I think you have all experienced times when you were not the doer and you saw things happen, right? 

So you’ve all experienced it, and experience is the main thing that we need to use to learn. 

We cannot learn intellectually through the mind, through the head. 

The mind is the enemy; the mind is the obstacle. 

The only way we can learn is through experiencing. 

And each and every one of you has experienced being not the doer and watching the thing fall into line without effort. All right.

 Now, the thing to accomplish is to have that happen all the time.

 When it did happen, was it miserable? (Laughter)

 But every time you make an effort, you’re unhappy. 

You’re striving, you’re struggling.

 Every time you make an effort, you’re not happy. 

But the moment you let go of identifying yourself as being the body, things are effortless. I should say “body-mind.” 

They’re opposite sides of the same coin, the mind and the body. The mind says the body is there.

(8:00) So, experiencing, there’s something you should know: the difference between the intellect and experiencing. 

Everything you accumulate even now in the intellect, you’re going to have to drop [in order] to get that intellect, that mind, totally quiet. 

Everything you’ve learned in your lifetimes, you’re going to dump. 

Afterwards, you’re omniscient. 

Afterward, you’re in touch with your beingness, which is omniscient.

 And what thinking would omniscience require? If everything is known, what is there to think about? So you shift from using your head, which is your block, to quieting that head, so only your beingness remains. And everything is effortless, everything falls perfectly into line, and you’re in the perfect happiness that there is, that’s really your basic nature.

You should be unattached in your works. But for an unpractised man it is an uncommon thing to reach the point where no crowd and no task hinders him. 

It calls for diligent application, so that God is ever present to him and shines before him completely unveiled at all times and in all company.

 Skillful diligence is required for this, and in particular two things. 

One is that a man has shut himself off well inwardly, so that his mind is on its guard against the images without, that they remain without and do not unfittingly keep company and walk with him, and that they find no resting-place in him. The second is that he should not let himself be caught up by his internal imagery, whether it be in the form of pictures or lofty thoughts or outward impressions or whatever is present to his mind; nor [should he let himself] be distracted nor dissipate himself in their multiplicity. A man should train and bend all his powers to this and keep his inner self present to him. – Meister Eckhart, The Talks of Instruction (Walshe)
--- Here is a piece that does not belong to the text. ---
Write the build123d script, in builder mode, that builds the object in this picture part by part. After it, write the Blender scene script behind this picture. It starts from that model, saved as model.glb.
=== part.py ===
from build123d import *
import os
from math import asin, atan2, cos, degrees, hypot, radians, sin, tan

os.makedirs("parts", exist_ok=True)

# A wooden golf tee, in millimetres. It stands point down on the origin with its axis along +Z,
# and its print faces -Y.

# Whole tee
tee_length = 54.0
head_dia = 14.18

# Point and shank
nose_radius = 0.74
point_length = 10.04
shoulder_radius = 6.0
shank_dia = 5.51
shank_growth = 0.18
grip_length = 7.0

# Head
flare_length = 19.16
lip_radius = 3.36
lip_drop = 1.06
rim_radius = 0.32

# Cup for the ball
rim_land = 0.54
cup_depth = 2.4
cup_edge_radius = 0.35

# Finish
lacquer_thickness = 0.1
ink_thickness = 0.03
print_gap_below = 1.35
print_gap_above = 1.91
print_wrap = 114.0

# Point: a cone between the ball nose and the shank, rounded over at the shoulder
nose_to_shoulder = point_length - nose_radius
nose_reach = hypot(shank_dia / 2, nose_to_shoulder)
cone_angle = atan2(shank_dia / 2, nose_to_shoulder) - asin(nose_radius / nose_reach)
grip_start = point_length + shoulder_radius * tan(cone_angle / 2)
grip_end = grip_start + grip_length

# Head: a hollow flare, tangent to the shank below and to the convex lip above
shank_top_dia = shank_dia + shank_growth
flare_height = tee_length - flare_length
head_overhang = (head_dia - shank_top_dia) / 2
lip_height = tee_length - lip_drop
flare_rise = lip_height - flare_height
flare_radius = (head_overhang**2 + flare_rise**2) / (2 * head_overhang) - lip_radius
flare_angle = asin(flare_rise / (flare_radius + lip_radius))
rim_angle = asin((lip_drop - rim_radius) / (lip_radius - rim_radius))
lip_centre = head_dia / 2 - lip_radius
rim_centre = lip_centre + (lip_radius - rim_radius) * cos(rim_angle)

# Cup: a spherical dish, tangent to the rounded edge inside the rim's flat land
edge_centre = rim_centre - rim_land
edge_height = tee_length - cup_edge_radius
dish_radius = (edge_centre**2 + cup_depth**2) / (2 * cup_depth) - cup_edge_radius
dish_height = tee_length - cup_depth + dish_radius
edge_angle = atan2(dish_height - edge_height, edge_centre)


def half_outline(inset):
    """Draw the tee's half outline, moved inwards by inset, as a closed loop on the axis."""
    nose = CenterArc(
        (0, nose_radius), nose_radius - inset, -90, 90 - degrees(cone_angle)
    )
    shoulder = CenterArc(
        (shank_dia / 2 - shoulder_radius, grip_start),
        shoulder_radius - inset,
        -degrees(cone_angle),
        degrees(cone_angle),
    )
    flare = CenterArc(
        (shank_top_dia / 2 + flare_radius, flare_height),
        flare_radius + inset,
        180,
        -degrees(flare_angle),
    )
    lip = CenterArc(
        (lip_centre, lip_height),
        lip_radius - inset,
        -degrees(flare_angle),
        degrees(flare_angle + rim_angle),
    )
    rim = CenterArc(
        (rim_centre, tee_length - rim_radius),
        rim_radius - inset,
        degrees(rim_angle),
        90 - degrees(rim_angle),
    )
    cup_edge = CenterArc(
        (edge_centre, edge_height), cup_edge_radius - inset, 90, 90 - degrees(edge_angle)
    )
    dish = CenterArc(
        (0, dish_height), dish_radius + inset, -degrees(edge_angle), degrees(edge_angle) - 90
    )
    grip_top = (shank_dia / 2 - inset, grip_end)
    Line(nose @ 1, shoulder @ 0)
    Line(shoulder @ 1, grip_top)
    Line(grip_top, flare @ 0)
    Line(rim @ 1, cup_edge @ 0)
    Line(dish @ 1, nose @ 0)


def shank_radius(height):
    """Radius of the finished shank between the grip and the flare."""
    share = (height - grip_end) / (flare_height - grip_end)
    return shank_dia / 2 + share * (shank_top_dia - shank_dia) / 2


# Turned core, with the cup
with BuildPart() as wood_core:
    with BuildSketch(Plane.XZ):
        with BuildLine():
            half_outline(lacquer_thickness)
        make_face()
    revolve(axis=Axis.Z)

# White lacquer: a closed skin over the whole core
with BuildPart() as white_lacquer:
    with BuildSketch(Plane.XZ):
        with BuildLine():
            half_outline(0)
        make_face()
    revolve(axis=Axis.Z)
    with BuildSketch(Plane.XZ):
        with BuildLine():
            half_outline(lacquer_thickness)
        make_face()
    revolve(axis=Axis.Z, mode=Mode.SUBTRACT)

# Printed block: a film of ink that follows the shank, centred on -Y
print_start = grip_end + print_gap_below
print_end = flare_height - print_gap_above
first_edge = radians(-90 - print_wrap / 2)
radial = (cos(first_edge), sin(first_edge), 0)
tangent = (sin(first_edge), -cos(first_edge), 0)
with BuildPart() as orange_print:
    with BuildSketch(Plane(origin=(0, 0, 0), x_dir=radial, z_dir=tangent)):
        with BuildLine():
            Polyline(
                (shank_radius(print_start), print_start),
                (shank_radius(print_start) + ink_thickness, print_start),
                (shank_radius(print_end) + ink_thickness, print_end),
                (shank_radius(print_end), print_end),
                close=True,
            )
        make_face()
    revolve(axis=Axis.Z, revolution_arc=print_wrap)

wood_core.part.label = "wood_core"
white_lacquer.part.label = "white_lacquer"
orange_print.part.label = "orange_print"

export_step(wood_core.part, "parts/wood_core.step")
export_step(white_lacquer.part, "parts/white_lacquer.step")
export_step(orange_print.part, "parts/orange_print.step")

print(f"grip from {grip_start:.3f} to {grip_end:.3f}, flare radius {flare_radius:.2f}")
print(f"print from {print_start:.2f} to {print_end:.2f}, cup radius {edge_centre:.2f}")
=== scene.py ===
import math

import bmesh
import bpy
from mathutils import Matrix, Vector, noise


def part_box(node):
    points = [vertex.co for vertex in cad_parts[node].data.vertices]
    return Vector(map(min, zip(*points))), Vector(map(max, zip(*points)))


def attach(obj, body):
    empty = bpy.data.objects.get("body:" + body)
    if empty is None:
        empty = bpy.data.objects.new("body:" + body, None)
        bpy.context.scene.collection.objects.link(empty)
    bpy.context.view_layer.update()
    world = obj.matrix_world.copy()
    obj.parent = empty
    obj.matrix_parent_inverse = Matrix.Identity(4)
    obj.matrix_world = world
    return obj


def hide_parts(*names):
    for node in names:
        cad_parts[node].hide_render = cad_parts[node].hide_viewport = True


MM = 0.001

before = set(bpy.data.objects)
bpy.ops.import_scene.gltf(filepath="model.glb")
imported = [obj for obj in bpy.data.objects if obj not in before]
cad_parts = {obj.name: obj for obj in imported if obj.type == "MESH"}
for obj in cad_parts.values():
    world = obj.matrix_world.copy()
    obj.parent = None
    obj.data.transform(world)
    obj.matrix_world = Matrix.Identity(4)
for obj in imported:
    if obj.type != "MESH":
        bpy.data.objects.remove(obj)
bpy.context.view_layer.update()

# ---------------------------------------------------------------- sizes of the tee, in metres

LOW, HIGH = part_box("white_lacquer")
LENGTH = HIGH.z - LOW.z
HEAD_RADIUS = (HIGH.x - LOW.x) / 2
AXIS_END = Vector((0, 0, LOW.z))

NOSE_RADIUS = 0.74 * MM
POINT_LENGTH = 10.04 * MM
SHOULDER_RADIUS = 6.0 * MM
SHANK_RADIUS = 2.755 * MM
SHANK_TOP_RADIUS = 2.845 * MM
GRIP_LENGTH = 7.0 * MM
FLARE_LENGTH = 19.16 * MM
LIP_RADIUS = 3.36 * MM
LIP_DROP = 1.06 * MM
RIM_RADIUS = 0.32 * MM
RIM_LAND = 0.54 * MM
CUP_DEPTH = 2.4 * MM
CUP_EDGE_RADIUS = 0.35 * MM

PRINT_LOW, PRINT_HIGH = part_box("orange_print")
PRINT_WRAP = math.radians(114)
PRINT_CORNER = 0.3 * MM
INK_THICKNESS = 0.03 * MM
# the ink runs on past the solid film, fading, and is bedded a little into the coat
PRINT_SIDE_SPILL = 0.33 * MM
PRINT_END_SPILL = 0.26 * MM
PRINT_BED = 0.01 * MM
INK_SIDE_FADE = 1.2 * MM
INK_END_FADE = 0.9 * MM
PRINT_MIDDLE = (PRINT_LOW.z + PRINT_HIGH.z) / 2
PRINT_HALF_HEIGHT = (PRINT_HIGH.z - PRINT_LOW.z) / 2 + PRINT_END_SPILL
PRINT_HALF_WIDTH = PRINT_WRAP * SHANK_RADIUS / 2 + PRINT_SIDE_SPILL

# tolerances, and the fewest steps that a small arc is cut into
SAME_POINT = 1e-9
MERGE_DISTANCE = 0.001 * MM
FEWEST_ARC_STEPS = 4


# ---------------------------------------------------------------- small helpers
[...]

(10:49) I remember in the early days they’d put a tape recorder on, and it meant to me, “Oh, I wish that were not on.”

Question: It would stop.

Lester: No, it would go, and when I’d replay it, it was blank.
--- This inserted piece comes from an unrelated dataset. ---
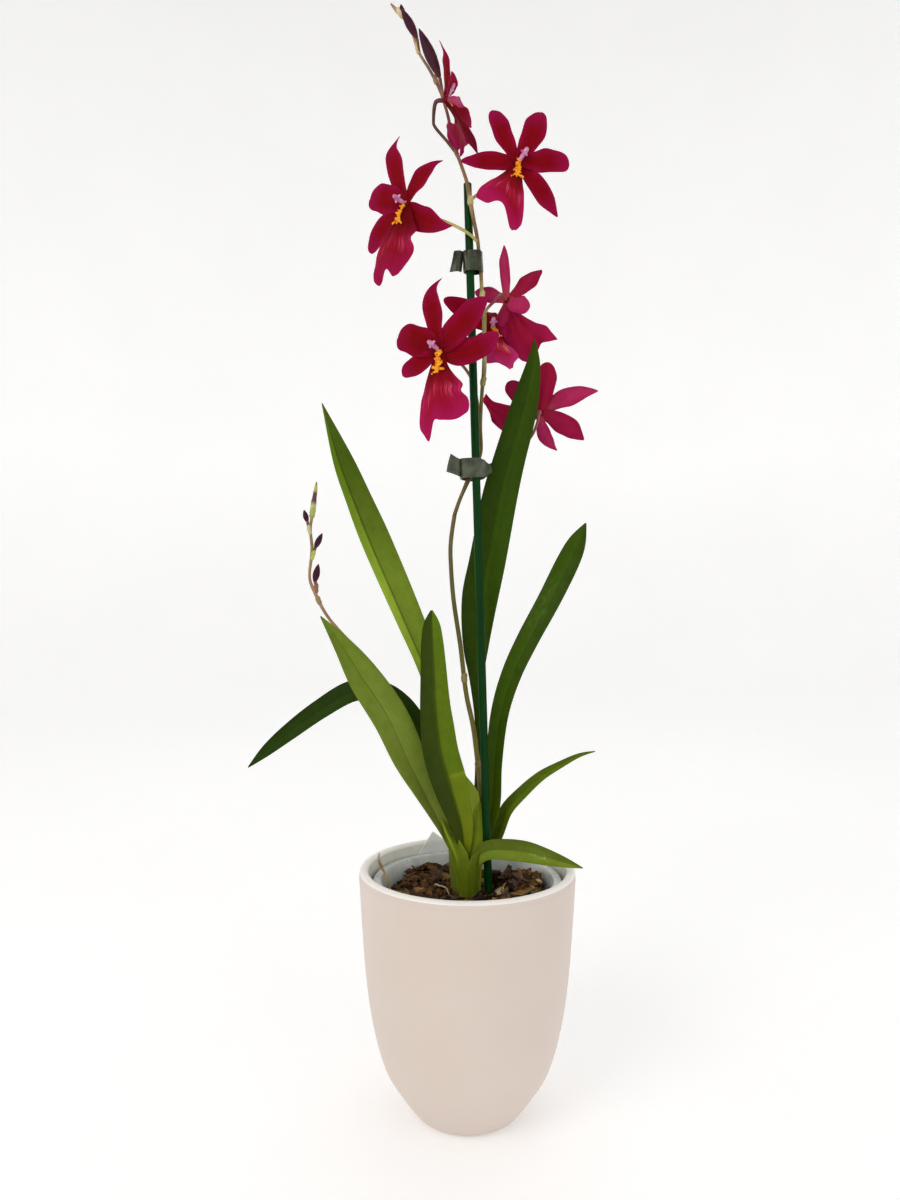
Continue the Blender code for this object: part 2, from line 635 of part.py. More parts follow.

 There’s nothing out there but your picture. And for some years, when anyone took a picture of me, I wasn’t in the picture.

 And if it was a crowd, everyone would come out but me. Until Neva Dell [phonetic] came to town and had a national conference here. She kind of put me up high, and “Oh, I must be in the picture.” 
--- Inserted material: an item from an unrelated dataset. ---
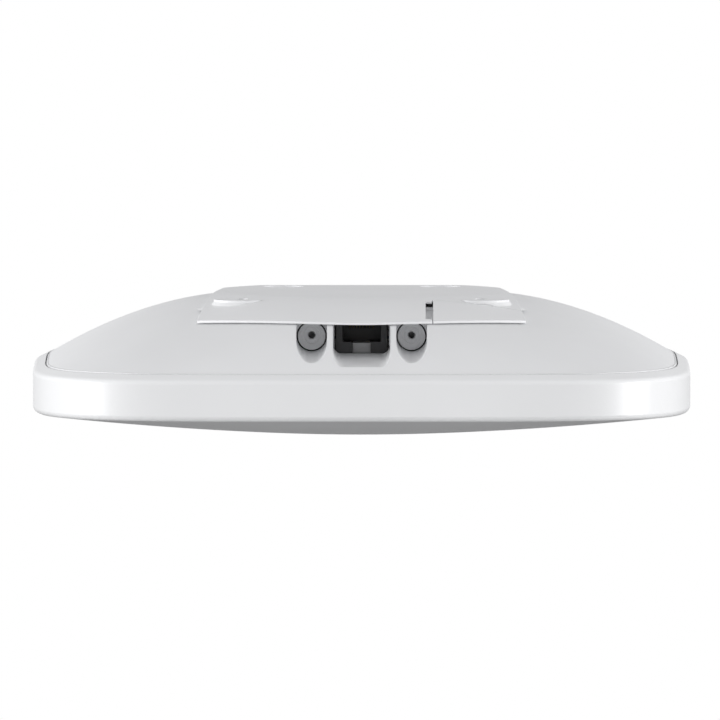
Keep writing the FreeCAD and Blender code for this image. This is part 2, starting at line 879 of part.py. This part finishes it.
def make_jack_insert():
    """The light insert that lines the keyway and shows as a grey tab in the mouth."""
    return box("jack_insert", "2 * keyway_half_width - 0.2", "mouth_depth - insert_reach",
               "mouth_bottom - keyway_bottom - 0.4", "-keyway_half_width + 0.1",
               "jack_face + insert_reach", "keyway_bottom")


def make_jack_contacts():
    """Eight sprung wires that slope down from the roof of the mouth."""
    wires = []
    for index in range(8):
        wire = doc.addObject("Part::Box", "jack_contact_%d" % (index + 1))
        bind(wire, "Length", "contact_width")
        bind(wire, "Width", "8")
        bind(wire, "Height", "0.3")
        wire.Placement.Rotation = FreeCAD.Rotation(V(1, 0, 0), -18)
        offset = "%r * contact_pitch - contact_width / 2" % (index - 3.5)
        place(wire, offset, "jack_face + 4", "mouth_top - 0.5")
        wires.append(wire)
    return group("jack_contacts", wires)


def block_on_board(name, length, width, height, x, y, above=True):
    """A plain moulded component centred at x, y on either face of the board."""
    level = "board_top" if above else "board_top - board_thickness - (%s)" % height
    return box(name, length, width, height, "%s - (%s) / 2" % (x, length), "%s - (%s) / 2" % (y, width), level)


def make_shield(name, length, width, x, y):
    """A pressed can, open towards the board."""
    outer = block_on_board(name + "_outer", length, width, "shield_height", x, y)
    inner_length = length + " - 2 * shield_wall"
    inner_width = width + " - 2 * shield_wall"
    height = "shield_height - shield_wall"
    inner = block_on_board(name + "_inner", inner_length, inner_width, height, x, y)
    return cut(name, outer, [inner])


def make_gap_pads():
    pads = []
    for name, length, x in (("centre", "26", "0"), ("left", "20", "-37"), ("right", "20", "37")):
        level = "board_top + shield_height"
        pads.append(box("gap_pad_" + name, length, "20", "gap_pad_thickness", "%s - %s / 2" % (x, length), "-8", level))
    return group("thermal_pads", pads)


def make_chips():
    chips = []
    for name, edge, x in (("left", "9", "-37"), ("right", "9", "37")):
        chips.append(block_on_board("radio_chip_" + name, edge, edge, "chip_height", x, "2"))
    return group("radio_chips", chips)


def make_capacitors():
    cans = []
    for index in range(4):
        x = "%d" % (-33 + 9 * index)
        cans.append(cylinder("capacitor_%d" % (index + 1), "2.5", "4.6", x, "40", "board_top"))
    return group("capacitors", cans)


def make_inductors():
    coils = []
    for index in range(3):
        x = "%d" % (14 + 10 * index)
        coils.append(block_on_board("inductor_%d" % (index + 1), "6", "6", "3", x, "40"))
    return group("power_inductors", coils)


def make_antenna(corner, across, along):
    """A bent sheet-metal antenna that hangs under the board's edge."""
    x = "%d * antenna_x" % across
    y = 24 if along > 0 else -20
    low = "board_top - board_thickness - antenna_height"
    start = "%d - antenna_length / 2" % y
    wall = box("antenna_wall_" + corner, "antenna_sheet", "antenna_length", "antenna_height", x, start, low)
    strip_x = x if across < 0 else x + " - antenna_strip + antenna_sheet"
    strip = box("antenna_strip_" + corner, "antenna_strip", "antenna_length", "antenna_sheet", strip_x, start, low)
    whole = fuse("antenna_whole_" + corner, [wall, strip])
    slot_length = "antenna_length - 8"
    slot = box("antenna_slot_" + corner, "4", slot_length, "antenna_height - 3", x + " - 2",
               start + " + 6", low + " + 2")
    return cut("antenna_" + corner, whole, [slot])


def make_reset_button():
    """A plunger with a flange that stops it under the housing floor."""
    flange_top = "recess_level - floor_thickness - reset_clearance / 2"
    corners = [
        ("0", "reset_tip"),
        ("reset_radius", "reset_tip"),
        ("reset_radius", flange_top + " - 1"),
        ("reset_flange_radius", flange_top + " - 1"),
        ("reset_flange_radius", flange_top),
        ("reset_radius", flange_top),
        ("reset_radius", "recess_level"),
        ("0", "recess_level"),
    ]
    return turned_body("reset_button", corners, "reset_x", "reset_y", "0")


def make_screws(name, head_up, seat, length, x, front, rear):
    screws = []
    for corner, across, along in mirrored_pairs():
        y = rear if along > 0 else front
        screws.append(upright_screw(name + "_" + corner, head_up, "%d * %s" % (across, x), y, seat, length))
    return group(name, screws)


def make_all():
    """Every node of the object, by name."""
    nodes = {
        "mount_plate": make_mount_plate(),
        "release_latch": make_release_latch(),
        "rear_housing": make_rear_housing(),
        "front_cover": make_front_cover(),
        "light_pipe": make_light_pipe(),
        "metal_chassis": make_metal_chassis(),
        "main_board": make_main_board(),
        "jack_housing": make_jack_housing(),
        "jack_insert": make_jack_insert(),
        "jack_contacts": make_jack_contacts(),
        "isolation_transformer": block_on_board("isolation_transformer", "14", "9", "4.6", "0", "-32.5"),
        "processor_shield": make_shield("processor_shield", "32", "28", "0", "2"),
        "radio_shield_left": make_shield("radio_shield_left", "26", "30", "-37", "2"),
        "radio_shield_right": make_shield("radio_shield_right", "26", "30", "37", "2"),
        "processor_chip": block_on_board("processor_chip", "15", "15", "1.4", "0", "2"),
        "radio_chips": make_chips(),
        "memory_chip": block_on_board("memory_chip", "10", "12", "1.2", "0", "30"),
        "thermal_pads": make_gap_pads(),
        "capacitors": make_capacitors(),
        "power_inductors": make_inductors(),
        "status_light": block_on_board("status_light", "2", "1.6", "0.8", "0", "light_y", above=False),
        "reset_button": make_reset_button(),
        "reset_switch": block_on_board("reset_switch", "6", "6", "2.2", "reset_x", "reset_y"),
    }
    for corner, across, along in mirrored_pairs():
        nodes["antenna_" + corner] = make_antenna(corner, across, along)
    housing_length = "8.8"
    nodes["housing_screws"] = make_screws("housing_screws", True, "recess_level - screw_head_height - 0.1",
                                          housing_length, "housing_screw_x", "-housing_screw_y", "housing_screw_y")
    nodes["board_screws"] = make_screws("board_screws", False, "board_top - board_thickness", "5",
                                        "post_x", "post_front", "post_rear")
    return nodes


def check_state(nodes):
    """Stop if anything failed to build."""
    for item in doc.Objects:
        for state in ("Invalid", "Error"):
            if state in item.State:
                raise RuntimeError("%s is %s" % (item.Name, item.State))
    for name, item in nodes.items():
        if item.Shape.isNull() or not item.Shape.isValid():
            raise RuntimeError(name + " has no valid shape")


def export(nodes):
    os.makedirs("parts", exist_ok=True)
    for name, item in nodes.items():
        item.Label = name
        item.Shape.exportStep("parts/%s.step" % name)
        bounds = item.Shape.BoundBox
        print("%-24s %2d solids %9.0f mm3  z %.2f to %.2f"
              % (name, len(item.Shape.Solids), item.Shape.Volume, bounds.ZMin, bounds.ZMax))


fill_sheet()
all_nodes = make_all()
doc.recompute()
check_state(all_nodes)
export(all_nodes)
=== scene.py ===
"""Ceiling access point: finishes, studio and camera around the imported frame, in metres."""

import json
import math

import bmesh
import bpy
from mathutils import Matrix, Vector


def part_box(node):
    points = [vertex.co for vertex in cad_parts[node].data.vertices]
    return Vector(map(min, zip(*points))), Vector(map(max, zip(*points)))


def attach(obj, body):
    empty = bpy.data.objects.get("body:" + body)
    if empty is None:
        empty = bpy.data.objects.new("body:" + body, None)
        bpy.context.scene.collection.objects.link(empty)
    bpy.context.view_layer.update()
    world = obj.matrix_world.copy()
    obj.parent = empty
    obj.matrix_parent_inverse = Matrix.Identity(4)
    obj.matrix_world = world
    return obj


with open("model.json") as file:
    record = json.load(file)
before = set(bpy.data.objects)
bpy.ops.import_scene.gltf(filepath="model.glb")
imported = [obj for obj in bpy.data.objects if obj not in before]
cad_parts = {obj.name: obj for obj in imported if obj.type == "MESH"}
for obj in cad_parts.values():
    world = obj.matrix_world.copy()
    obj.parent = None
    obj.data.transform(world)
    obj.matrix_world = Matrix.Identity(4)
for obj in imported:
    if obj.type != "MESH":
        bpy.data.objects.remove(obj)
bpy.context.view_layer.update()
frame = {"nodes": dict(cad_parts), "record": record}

MM = 0.001

# ---------------------------------------------------------------- node helpers


def new_material(name):
    """A new material, its node tree and its shader."""
    material = bpy.data.materials.new(name)
    material.use_nodes = True
    tree = material.node_tree
    shader = tree.nodes["Principled BSDF"]
    return material, tree, shader


def add_node(tree, kind, **values):
    node = tree.nodes.new(kind)
    for key, value in values.items():
        setattr(node, key, value)
    return node


def object_place(tree):
    return add_node(tree, "ShaderNodeTexCoord").outputs["Object"]


def noise(tree, place, size, detail=3.0, roughness=0.55):
    """Noise whose features are about `size` metres across."""
    node = add_node(tree, "ShaderNodeTexNoise")
    node.inputs["Scale"].default_value = 1.0 / size
    node.inputs["Detail"].default_value = detail
    node.inputs["Roughness"].default_value = roughness
    tree.links.new(place, node.inputs["Vector"])
    return node.outputs["Fac"]


def remap(tree, value, low, high, from_low=0.3, from_high=0.7):
    node = add_node(tree, "ShaderNodeMapRange")
    node.inputs["From Min"].default_value = from_low
    node.inputs["From Max"].default_value = from_high
    node.inputs["To Min"].default_value = low
    node.inputs["To Max"].default_value = high
    tree.links.new(value, node.inputs["Value"])
    return node.outputs["Result"]


def arithmetic(tree, operation, first, second):
    node = add_node(tree, "ShaderNodeMath", operation=operation)
    for socket, value in zip(node.inputs, (first, second)):
        if isinstance(value, (int, float)):
            socket.default_value = value
        else:
            tree.links.new(value, socket)
    return node.outputs[0]


def mix_colour(tree, share, first, second):
    node = add_node(tree, "ShaderNodeMix", data_type="RGBA")
    if isinstance(share, (int, float)):
        node.inputs["Factor"].default_value = share
    else:
        tree.links.new(share, node.inputs["Factor"])
    for socket, value in zip((node.inputs[6], node.inputs[7]), (first, second)):
        if isinstance(value, tuple):
            socket.default_value = (*value, 1.0)
        else:
            tree.links.new(value, socket)
    return node.outputs[2]


def edge_share(tree, radius):
    """0 on flat faces rising to 1 at corners sharper than the radius, and the rounded normal."""
    bevel = add_node(tree, "ShaderNodeBevel", samples=6)
    bevel.inputs["Radius"].default_value = radius
    geometry = add_node(tree, "ShaderNodeNewGeometry")
    product = add_node(tree, "ShaderNodeVectorMath", operation="DOT_PRODUCT")
    tree.links.new(bevel.outputs["Normal"], product.inputs[0])
    tree.links.new(geometry.outputs["Normal"], product.inputs[1])
    share = remap(tree, product.outputs["Value"], 1.0, 0.0, from_low=0.8, from_high=0.99)
    return share, bevel.outputs["Normal"]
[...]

So I said, “Oh, Lord, it had better come out this time.” And from that time on, my picture comes out now when people shoot it.

 But it’s just another example that there’s nothing out there but your consciousness. I know what did it: “Oh, I’m not that body. That body is just imagination.”

 And so it didn’t come out on the negative—nor on the positive.

Q: I have a question. How do I get myself into the place of being not the doer?

Lester: Practice. Of course, the very best way, as I said before, is releasing. 

When you’re released, you’re not the doer.

 And that bothers you sometimes!

Q: Well, it seems that things happen. You don’t really—

Lester: That’s it—things happen. You don’t have to do them. . . . But the sense is that released sense: you let go, and it happens, in the sense of letting go and letting God.

 You don’t have to do a thing. 

You just watch it happen. 

You’re not the doer.

 Does that answer your question? It’s experiential. 

You’re not going to get it in the head; you’re going to get it in the experience.